▶ **PROBLEM REQUIREMENTS**
Every entry needs to be printed exactly, please.

*** INPUT MATERIAL

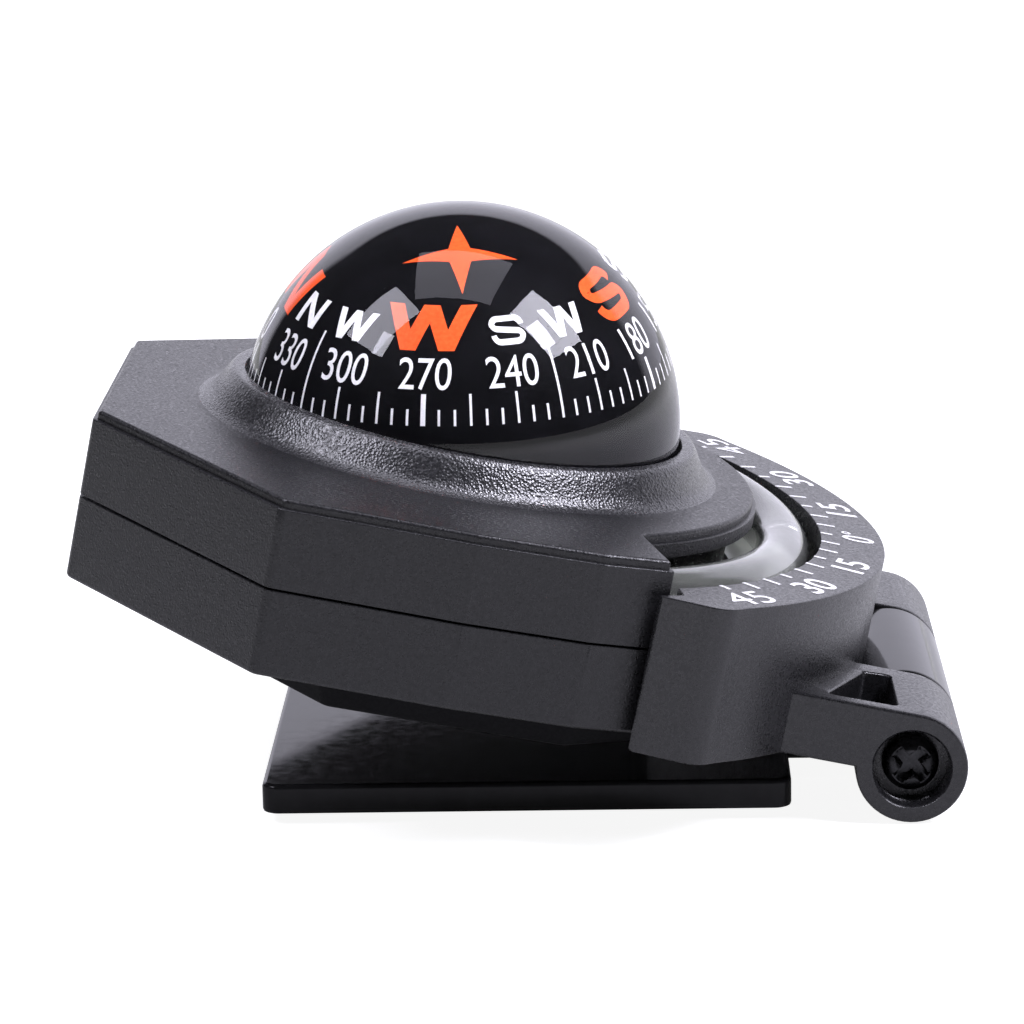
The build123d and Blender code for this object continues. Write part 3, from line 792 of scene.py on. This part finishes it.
def shell(inner_r, outer_r, low_z, rim_r, steps):
    """Hollow sphere cut off below. The outside ends at the angle where rim_r meets low_z."""
    bm = bmesh.new()
    low, inner_low = asin(low_z / rim_r), asin(low_z / inner_r)
    inner, outer = [], []
    for i in range(steps + 1):
        inner_angle = pi / 2 + (inner_low - pi / 2) * i / steps
        inner.append((inner_r * cos(inner_angle), inner_r * sin(inner_angle)))
        outer_angle = low + (pi / 2 - low) * i / steps
        outer.append((outer_r * cos(outer_angle), outer_r * sin(outer_angle)))
    rings = skin(bm, [circle(r, z, 160) for r, z in inner[1:] + outer[:-1]])
    close_to_point(bm, rings[0], (0, 0, inner_r))
    close_to_point(bm, rings[-1], (0, 0, outer_r))
    return bm


def make_dome():
    """Clear dome with the liquid in it, as one body that bends light round the card.

    It is hollow inwards from just under the card's surface, so the magnet and gimbal swing free.
    """
    bm = shell(card_r - hollow_depth, dome_seen_r, dome_flange_z, dome_r, 72)
    piece = finished(bm, "dome_and_liquid", case_place, "case", 60, weighted=False)
    piece.data.materials.append(dome_clear)
    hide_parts("dome")


def make_card():
    bm = shell(card_r - card_wall, card_r, card_low_z, card_r, 48)
    piece = finished(bm, "card", card_place, "card", 50, weighted=False)
    piece.data.materials.append(card_plastic)
    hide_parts("card_dome")


def make_tube():
    bm = bmesh.new()
    tube_sweep(bm, -tube_end, tube_end, tube_seen_r, 96)
    piece = finished(bm, "level_tube", case_place, "case", 60, weighted=False)
    piece.data.materials.append(tube_clear)
    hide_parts("clinometer_tube")


# ------------------------------------------------------------------ printing

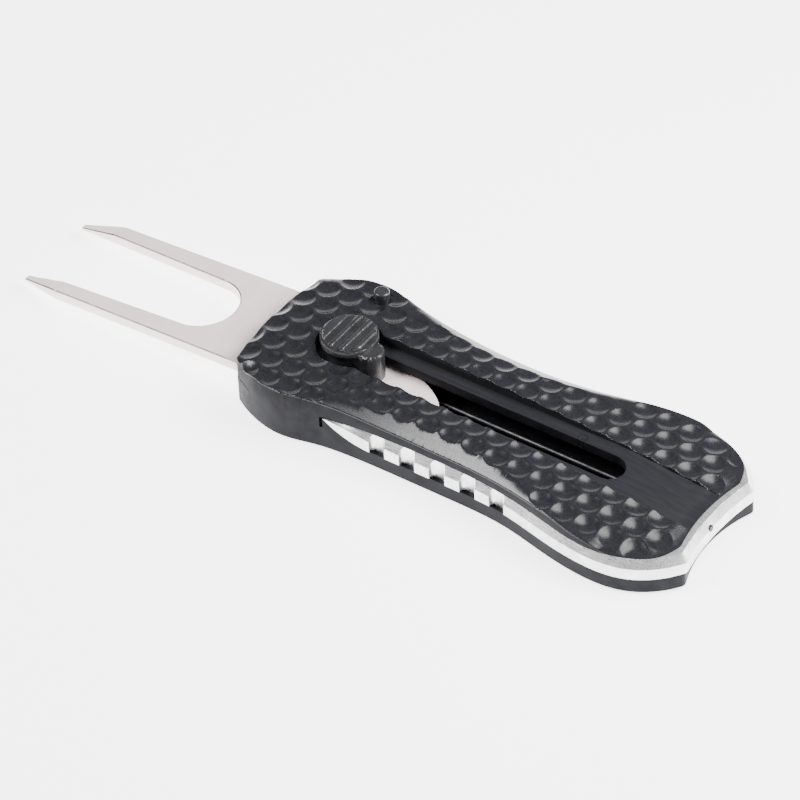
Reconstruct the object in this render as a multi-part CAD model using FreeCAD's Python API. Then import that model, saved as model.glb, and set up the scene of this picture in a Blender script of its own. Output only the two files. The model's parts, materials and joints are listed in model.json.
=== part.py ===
"""Divot repair tool with a fork blade that slides in and out of a dimpled handle.

All sizes are in millimetres.  +X runs from the fork tips to the tail of the handle, +Y points to
the side with the lock pin, +Z points out of the dimpled top.  z = 0 is the flat underside.
"""
import FreeCAD
import Part
import math
import os

V = FreeCAD.Vector

# ---- handle outline, seen from above: (x, half width) from the nose corner to the tail horn ----
SHELL_SIDE = [(-16.8, 10.2), (-12.7, 12.3), (-6.8, 13.3), (-2.2, 12.4), (2.2, 11.65), (8.5, 11.15),
              (18.0, 10.95), (27.3, 11.4), (36.7, 13.1), (44.5, 14.4), (50.3, 13.3), (54.2, 10.6),
              (55.5, 7.4)]
NOSE_X = -17.75            # middle of the bowed front face
NOTCH_X = 54.55            # bottom of the shallow notch in the tail
BOTTOM_SIDE = [(-16.8, 10.2), (-12.7, 12.3), (-6.8, 13.3), (-2.2, 12.4), (2.2, 11.85),
               (9.0, 11.65), (20.0, 11.65), (30.0, 12.15), (36.9, 13.6), (44.0, 14.65),
               (50.1, 14.1), (54.8, 11.3), (57.0, 8.6)]
BOTTOM_NOTCH_X = 55.2
FRAME_SIDE = [(-3.0, 12.55), (2.2, 11.95), (9.0, 11.75), (20.0, 11.75), (30.0, 12.25),
              (36.9, 13.7), (44.0, 14.75), (50.1, 14.2), (54.8, 11.4), (57.2, 8.5)]
FRAME_NOTCH_X = 56.3
CORNER_R = 1.0             # upright corners of the shells
HORN_R = 0.85              # upright corners of the frame
BOTTOM_CHAMFER = 0.45
FRAME_BEVEL = 0.7

# ---- heights ----
FLOOR_Z = 1.2              # pocket floor inside the bottom shell
FRAME_Z0 = 2.8             # centre frame, lower and upper face
FRAME_Z1 = 5.9
SEAM_Z = 4.8               # parting face of the two shells in the front block
POCKET_Z1 = 5.95           # roof of the blade pocket
CHANNEL_Z = 7.4            # floor of the thumb channel
DECK_Z = 9.22              # highest line of the arched deck
DECK_X = 5.55              # where that highest line lies
DECK_R = 430.0             # arch along the handle
CROWN_R = 185.0            # slight crown across the handle
SKY_Z = 14.0               # above everything, for cutting tools

# ---- window in the side: the frame ends in a curved tip behind a narrow gap ----
GAP_X = (-1.15, -0.65)
GAP_Z = 4.1                # foot of the gap
WINDOW_TIP_X = -0.5
WINDOW_FOOT_X = 7.2        # from here on the frame has its full height

# ---- smooth thumb flanks: shallow cones about upright axes beside the waist ----
FLANK_X = 16.25
FLANK_EDGE = 8.4           # deck edge from the centreline at the waist
FLANK_R = 66.0
FLANK_SLOPE = 33.0         # degrees
FLANK_TILT = 1.43          # degrees, follows the arch of the deck
FLANK_SPAN = (-7.5, 37.0)  # stretch of the handle that has flanks

# ---- dimples ----
PITCH = 3.8
ROW_STEP = PITCH * math.sqrt(3) / 2
DIMPLE_D = 3.6
DIMPLE_DEPTH = 0.55
DIMPLE_X0 = -10.05         # a dimple of the even rows sits here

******

▶ **FINAL ANSWER**
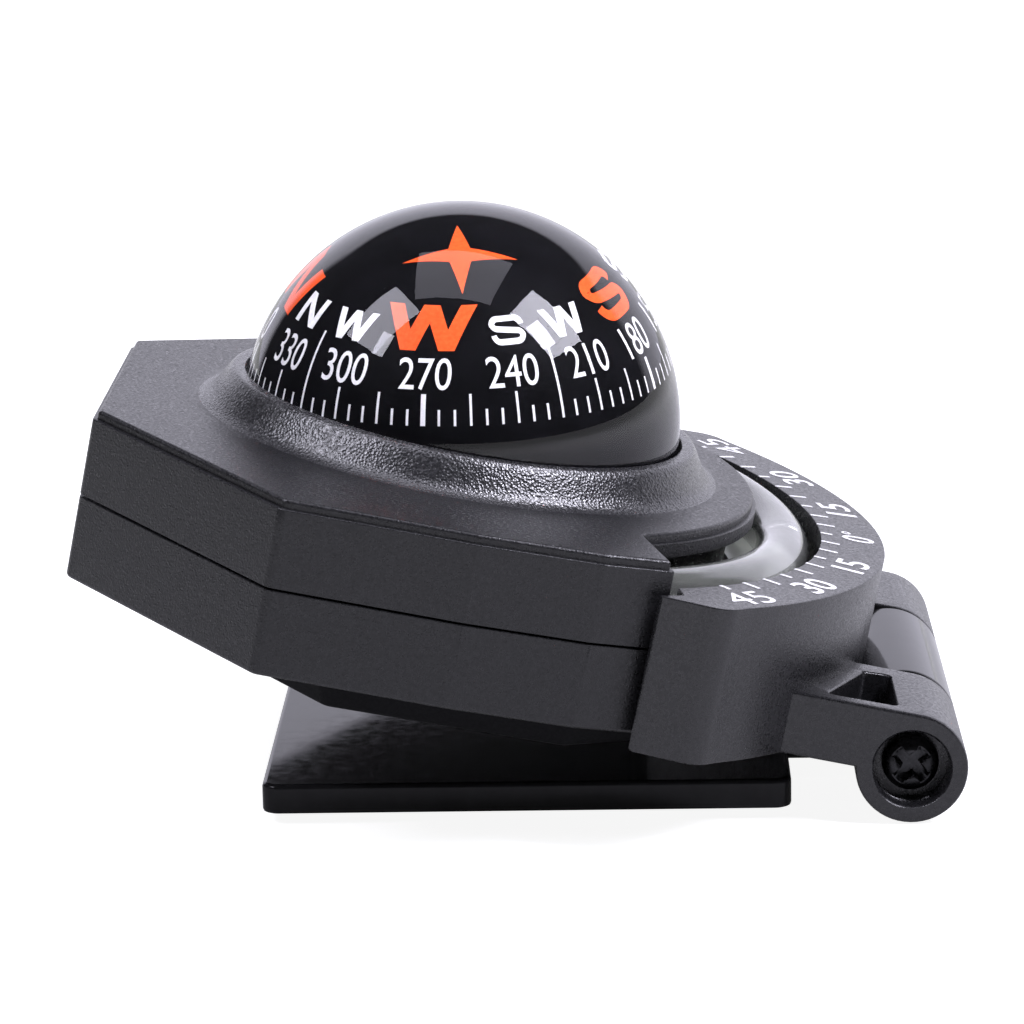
The build123d and Blender code for this object continues. Write part 3, from line 792 of scene.py on. This part finishes it.
def shell(inner_r, outer_r, low_z, rim_r, steps):
    """Hollow sphere cut off below. The outside ends at the angle where rim_r meets low_z."""
    bm = bmesh.new()
    low, inner_low = asin(low_z / rim_r), asin(low_z / inner_r)
    inner, outer = [], []
    for i in range(steps + 1):
        inner_angle = pi / 2 + (inner_low - pi / 2) * i / steps
        inner.append((inner_r * cos(inner_angle), inner_r * sin(inner_angle)))
        outer_angle = low + (pi / 2 - low) * i / steps
        outer.append((outer_r * cos(outer_angle), outer_r * sin(outer_angle)))
    rings = skin(bm, [circle(r, z, 160) for r, z in inner[1:] + outer[:-1]])
    close_to_point(bm, rings[0], (0, 0, inner_r))
    close_to_point(bm, rings[-1], (0, 0, outer_r))
    return bm


def make_dome():
    """Clear dome with the liquid in it, as one body that bends light round the card.

    It is hollow inwards from just under the card's surface, so the magnet and gimbal swing free.
    """
    bm = shell(card_r - hollow_depth, dome_seen_r, dome_flange_z, dome_r, 72)
    piece = finished(bm, "dome_and_liquid", case_place, "case", 60, weighted=False)
    piece.data.materials.append(dome_clear)
    hide_parts("dome")


def make_card():
    bm = shell(card_r - card_wall, card_r, card_low_z, card_r, 48)
    piece = finished(bm, "card", card_place, "card", 50, weighted=False)
    piece.data.materials.append(card_plastic)
    hide_parts("card_dome")


def make_tube():
    bm = bmesh.new()
    tube_sweep(bm, -tube_end, tube_end, tube_seen_r, 96)
    piece = finished(bm, "level_tube", case_place, "case", 60, weighted=False)
    piece.data.materials.append(tube_clear)
    hide_parts("clinometer_tube")


# ------------------------------------------------------------------ printing

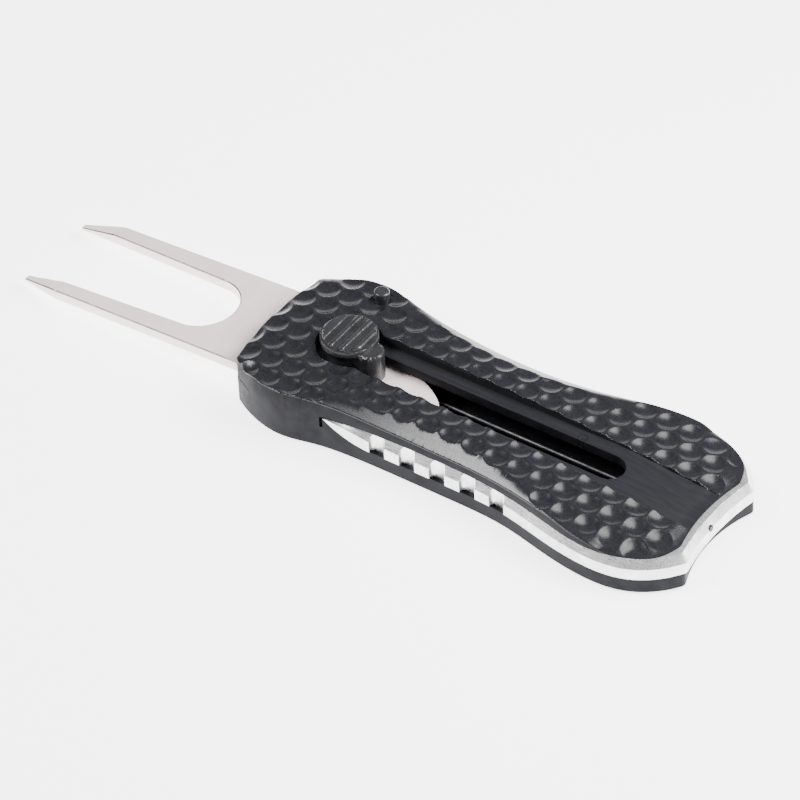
Reconstruct the object in this render as a multi-part CAD model using FreeCAD's Python API. Then import that model, saved as model.glb, and set up the scene of this picture in a Blender script of its own. Output only the two files. The model's parts, materials and joints are listed in model.json.
=== part.py ===
"""Divot repair tool with a fork blade that slides in and out of a dimpled handle.

All sizes are in millimetres.  +X runs from the fork tips to the tail of the handle, +Y points to
the side with the lock pin, +Z points out of the dimpled top.  z = 0 is the flat underside.
"""
import FreeCAD
import Part
import math
import os

V = FreeCAD.Vector

# ---- handle outline, seen from above: (x, half width) from the nose corner to the tail horn ----
SHELL_SIDE = [(-16.8, 10.2), (-12.7, 12.3), (-6.8, 13.3), (-2.2, 12.4), (2.2, 11.65), (8.5, 11.15),
              (18.0, 10.95), (27.3, 11.4), (36.7, 13.1), (44.5, 14.4), (50.3, 13.3), (54.2, 10.6),
              (55.5, 7.4)]
NOSE_X = -17.75            # middle of the bowed front face
NOTCH_X = 54.55            # bottom of the shallow notch in the tail
BOTTOM_SIDE = [(-16.8, 10.2), (-12.7, 12.3), (-6.8, 13.3), (-2.2, 12.4), (2.2, 11.85),
               (9.0, 11.65), (20.0, 11.65), (30.0, 12.15), (36.9, 13.6), (44.0, 14.65),
               (50.1, 14.1), (54.8, 11.3), (57.0, 8.6)]
BOTTOM_NOTCH_X = 55.2
FRAME_SIDE = [(-3.0, 12.55), (2.2, 11.95), (9.0, 11.75), (20.0, 11.75), (30.0, 12.25),
              (36.9, 13.7), (44.0, 14.75), (50.1, 14.2), (54.8, 11.4), (57.2, 8.5)]
FRAME_NOTCH_X = 56.3
CORNER_R = 1.0             # upright corners of the shells
HORN_R = 0.85              # upright corners of the frame
BOTTOM_CHAMFER = 0.45
FRAME_BEVEL = 0.7

# ---- heights ----
FLOOR_Z = 1.2              # pocket floor inside the bottom shell
FRAME_Z0 = 2.8             # centre frame, lower and upper face
FRAME_Z1 = 5.9
SEAM_Z = 4.8               # parting face of the two shells in the front block
POCKET_Z1 = 5.95           # roof of the blade pocket
CHANNEL_Z = 7.4            # floor of the thumb channel
DECK_Z = 9.22              # highest line of the arched deck
DECK_X = 5.55              # where that highest line lies
DECK_R = 430.0             # arch along the handle
CROWN_R = 185.0            # slight crown across the handle
SKY_Z = 14.0               # above everything, for cutting tools

# ---- window in the side: the frame ends in a curved tip behind a narrow gap ----
GAP_X = (-1.15, -0.65)
GAP_Z = 4.1                # foot of the gap
WINDOW_TIP_X = -0.5
WINDOW_FOOT_X = 7.2        # from here on the frame has its full height

# ---- smooth thumb flanks: shallow cones about upright axes beside the waist ----
FLANK_X = 16.25
FLANK_EDGE = 8.4           # deck edge from the centreline at the waist
FLANK_R = 66.0
FLANK_SLOPE = 33.0         # degrees
FLANK_TILT = 1.43          # degrees, follows the arch of the deck
FLANK_SPAN = (-7.5, 37.0)  # stretch of the handle that has flanks

# ---- dimples ----
PITCH = 3.8
ROW_STEP = PITCH * math.sqrt(3) / 2
DIMPLE_D = 3.6
DIMPLE_DEPTH = 0.55
DIMPLE_X0 = -10.05         # a dimple of the even rows sits here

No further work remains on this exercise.